The Invention of Nature is quite a long way from being a typical biography. This is partly because the events of its subject’s life were so unevenly spaced (expeditions in his thirties and sixties, writing in between), and partly because it is about the ideas and the legacy as much as it is about the man. A third concern is the context of the time, which is given in some detail (there’s quite a bit about the revolutions in South America in the years after Humboldt’s visit, Napoleon, and development of the USA following the Louisiana Purchase). It’s the kind of mix which doesn’t feed very neatly into a review trying to sum it all up, but for the common reader, who doesn’t bring any great amount of context to the table (for my part, I know a little about John Muir, and have forgotten a lot about Napoleon), it’s all interesting and relevant if you don’t enquire too closely what it is supposed to be relevant to. This engaging, scattershot approach does have one drawback, which is that although the energy and achievements of Humboldt are conveyed clearly, one is left a little cold about the man himself. But perhaps that is a fair response. Darwin, meeting his hero in old age, was disappointed by his incessant chatter, and as a younger man he was, if impressive, scarcely someone you’d want to sit next to at dinner:
Others feared his sharp tongue so much that they did not want to leave a party before Humboldt departed, worried that once they had gone they would be the object of his snide comments. Some thought Humboldt was like a meteor that whizzed through the room. At dinners he held court, jumping from one subject to another. One moment he was talking about shrunken heads, one acquaintance remarked, but by the time a dinner guest, who had asked his neighbour quietly for some salt, had returned to the conversation, Humboldt was lecturing on Assyrian cuneiform script. Humboldt was electrifying, some said, his mind was sharp and his thoughts free of prejudice.
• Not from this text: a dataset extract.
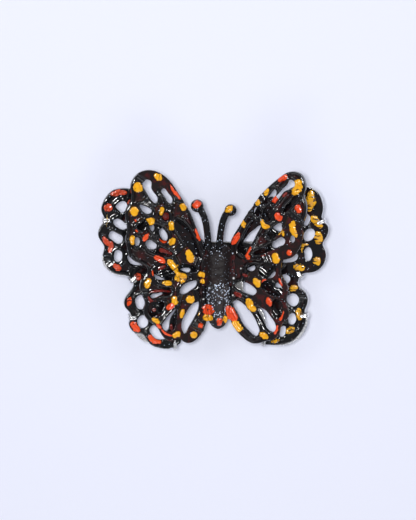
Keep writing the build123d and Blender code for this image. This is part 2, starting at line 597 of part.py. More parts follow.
# Washer and stud: one rod riveted over the washer at the back, glued into the thorax at the front
with BuildPart() as stud_washer:
    with Locations((0, STUD_Y, BAR_Z - WASHER_T)):
        Cylinder(WASHER_R, WASHER_T, align=SIT)
        Cylinder(STUD_R + STUD_PLAY, WASHER_T, align=SIT, mode=Mode.SUBTRACT)

with BuildPart() as body_stud:
    with Locations((0, STUD_Y, BAR_Z - WASHER_T)):
        Cylinder(STUD_R, STUD_TOP_Z - BAR_Z + WASHER_T, align=SIT)
        Cylinder(STUD_HEAD_R, STUD_HEAD_T, align=(Align.CENTER, Align.CENTER, Align.MAX))
    fillet(body_stud.faces().sort_by(Axis.Z)[0].edges(), STUD_HEAD_ROUND)

# Hinge bracket: two round cheeks under the bar
with BuildPart() as hinge_bracket:
    for side in (-1, 1):
        with BuildSketch(Plane.XZ.offset(side * (CHEEK_GAP + CHEEK_T) / 2)):
            with Locations((PIVOT_X, 0)):
                Circle(CHEEK_R)
                Rectangle(2 * CHEEK_R, BAR_Z, align=(Align.CENTER, Align.MIN))
                Circle(RIVET_R, mode=Mode.SUBTRACT)
        extrude(amount=CHEEK_T / 2, both=True)
    with Locations((PIVOT_X, 0, BAR_Z)):
        Box(2 * CHEEK_R, CHEEK_GAP + 2 * CHEEK_T, BRIDGE_T, align=(Align.CENTER, Align.CENTER, Align.MAX))

# Hinge rivet: a headed pin through the cheeks and the eye of the stem
with BuildPart() as hinge_rivet:
    with BuildSketch(Plane.XZ):
        with Locations((PIVOT_X, 0)):
            Circle(RIVET_R)
    extrude(amount=CHEEK_GAP / 2 + CHEEK_T, both=True)
    for side in (-1, 1):
        with BuildSketch(Plane.XZ.offset(side * (CHEEK_GAP / 2 + CHEEK_T + RIVET_HEAD_T / 2))):
            with Locations((PIVOT_X, 0)):
                Circle(RIVET_HEAD_R)
        extrude(amount=RIVET_HEAD_T / 2, both=True)

# Pin stem: a flattened eye, a short neck, the long round seat that cloth hangs on, and a sharp tip
with BuildPart() as pin_stem:
    with BuildSketch(Plane.XZ):
        with Locations((PIVOT_X, 0)):
            Circle(EYE_R)
    extrude(amount=EYE_WIDTH / 2, both=True)
    with BuildSketch(Plane.XY):
        with BuildLine():
            Polyline((PIVOT_X, 0), (PIVOT_X, NECK_R), (STEM_SEAT / 2, STEM_R), (-STEM_SEAT / 2, STEM_R),
                     (TIP_END_X, POINT_R), (TIP_END_X, 0), close=True)
        make_face()
    revolve(axis=Axis.X)
    with BuildSketch(Plane.XZ):
        with Locations((PIVOT_X, 0)):
            Circle(RIVET_R + FREE_PLAY)
    extrude(amount=EYE_WIDTH, both=True, mode=Mode.SUBTRACT)

# Catch bracket: an open ring on a foot under the bar, with its mouth toward the cloth
with BuildPart() as catch_bracket:
    with BuildSketch(Plane.YZ.offset(SLEEVE_X)):
        Circle(RING_R)
        Rectangle(2 * RING_FOOT_HALF, BAR_Z, align=(Align.CENTER, Align.MIN))
        Circle(SLEEVE_R + FREE_PLAY, mode=Mode.SUBTRACT)
        Rectangle(RING_MOUTH, 2 * RING_R, align=(Align.CENTER, Align.MAX), mode=Mode.SUBTRACT)
    extrude(amount=RING_LENGTH / 2, both=True)

# Catch sleeve: a slotted tube that turns inside the ring, with a thumb tab on its outer end
with BuildPart() as catch_sleeve:
    with BuildSketch(Plane.YZ.offset(SLEEVE_X)):
        Circle(SLEEVE_R)
        Circle(SLEEVE_BORE_R, mode=Mode.SUBTRACT)
        Rectangle(SLEEVE_SLOT, 2 * SLEEVE_R, align=(Align.CENTER, Align.MAX), mode=Mode.SUBTRACT)
    extrude(amount=SLEEVE_LENGTH / 2, both=True)
    with BuildSketch(Plane.YZ.offset(SLEEVE_X - SLEEVE_LENGTH / 2)):
        with Locations((-(SLEEVE_R + TAB_REACH - TAB_SINK) / 2, 0)):
            Rectangle(TAB_REACH - SLEEVE_R + TAB_SINK, TAB_T)
    extrude(amount=SLEEVE_COLLAR)

pieces = {
    "silver_frame": silver_frame.part,
    "lower_wing_left": lower_wing_left,
    "lower_wing_right": lower_wing_right,
    "centre_plate": centre_plate.part,
    "spacer": spacer.part,
    "upper_wing_left": upper_wing_left,
    "upper_wing_right": upper_wing_right,
    "thorax": thorax.part,
    "abdomen": abdomen.part,
    "antenna_left": antenna_left,
    "antenna_right": antenna_right,
    "body_stud": body_stud.part,
    "stud_washer": stud_washer.part,
    "pin_bar": pin_bar.part,
    "hinge_bracket": hinge_bracket.part,
    "hinge_rivet": hinge_rivet.part,
    "pin_stem": pin_stem.part,
    "catch_bracket": catch_bracket.part,
    "catch_sleeve": catch_sleeve.part,
    **claws,
}
os.makedirs("parts", exist_ok=True)
for name, piece in pieces.items():
    piece.label = name
    export_step(piece, f"parts/{name}.step")
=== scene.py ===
"""Butterfly brooch: two layers of enamelled openwork wings, claws, a grained body and a pin fitting.

The sections follow the brooch as it is put together on the bench, from the pin fitting at its back
to the paint on its front. Everything is in metres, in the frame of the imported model.
"""
import math
import random

import bmesh
import bpy
import numpy as np
from mathutils import Matrix, Vector, kdtree, noise
from mathutils.bvhtree import BVHTree


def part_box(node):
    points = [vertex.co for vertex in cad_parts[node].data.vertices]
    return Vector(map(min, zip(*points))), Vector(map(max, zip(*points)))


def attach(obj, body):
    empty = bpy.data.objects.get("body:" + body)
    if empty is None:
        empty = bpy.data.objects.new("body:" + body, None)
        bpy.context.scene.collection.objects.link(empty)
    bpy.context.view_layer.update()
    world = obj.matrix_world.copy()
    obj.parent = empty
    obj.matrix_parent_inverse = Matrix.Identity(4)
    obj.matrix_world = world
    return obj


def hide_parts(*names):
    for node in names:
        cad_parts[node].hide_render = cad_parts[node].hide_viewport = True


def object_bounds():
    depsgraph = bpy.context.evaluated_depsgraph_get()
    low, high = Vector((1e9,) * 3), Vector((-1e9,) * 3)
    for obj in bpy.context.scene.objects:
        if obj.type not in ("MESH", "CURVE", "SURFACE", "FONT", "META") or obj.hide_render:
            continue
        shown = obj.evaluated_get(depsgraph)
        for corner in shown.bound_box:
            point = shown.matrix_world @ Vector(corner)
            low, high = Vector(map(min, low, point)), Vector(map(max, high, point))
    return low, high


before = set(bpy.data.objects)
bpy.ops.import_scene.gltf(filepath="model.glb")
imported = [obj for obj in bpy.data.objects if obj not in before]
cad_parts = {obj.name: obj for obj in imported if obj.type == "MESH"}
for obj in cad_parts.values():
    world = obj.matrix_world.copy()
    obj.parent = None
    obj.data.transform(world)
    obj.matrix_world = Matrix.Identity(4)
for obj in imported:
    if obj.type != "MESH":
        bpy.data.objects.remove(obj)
cad_low, cad_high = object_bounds()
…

Humbolt’s life’s work was mostly based on an expedition to South America between 1799-1804, spent climbing mountains, crossing plains, observing volcanic eruptions and one enormous earthquake in the first year. For many years after his return to Europe he tried to arrange a similar trip to the Himalayas, but the East India Company wouldn’t grant him permission to go. In 1829 he travelled instead to Russia, through the Urals and (in an unauthorised 3000-mile detour) on to the Altai mountains and back along the Chinese border. While travelling he would measure incessantly, like a good scientist, and came to important conclusions about the effect of climate, and altitude, on vegetation in different areas of the world (not just vegetation – he most impressed the Russians by predicting, correctly, where they would find diamonds in their own soil). The crucial thing was the wide scope of his enquiry, which was in sympathy with (and inspired) the English Romantic poets:
Coleridge [lamented] the loss of what he called the ‘connective powers of the understanding’. They lived in an ‘epoch of division and separation’, of fragmentation and the loss of unity. The problem, he insisted, lay with philosophers and scientists such as René Descartes or Carl Linnaeus, who had turned the understanding of nature into a narrow practice of collecting, classification or mathematical abstraction.
Humboldt did his share of collecting, as Byron noted:
Lord Byron immortalized Humboldt in Don Juan, ridiculing his cynometer, the instrument with which Humboldt had measured the blueness of the sky.
Humboldt, ‘the first of travellers,’ but not
The last, if late accounts be accurate,
Invented, by some name I have forgot,
As well as the sublime discovery’s date,
An airy instrument, with which he sought
To ascertain the atmospheric state,
By measuring ‘the intensity of blue’:
O, Lady Daphne! let me measure you!
However, classification wasn’t what he was interested in. ‘Individual phenomena were only important “in their relation to the whole”’. He wanted to show how things worked together: he ‘“read” plants as others did books – and to him they revealed a global force behind nature, the movements of civilisations as well as landmass.’ Expressing this lyrically was part of his method, branching out into artistic expression as a way of broadening his scientific perspective (Wulf recommends Views of Nature as a good place to start reading Humboldt). Beginning to understand how this global force worked led to an understanding of how plantations and monoculture disrupted it, and he was in favour, along with American president Thomas Jefferson, of subsistence farming, as a way of maintaining diversity. We know that didn’t happen. And we know that Humboldt was right.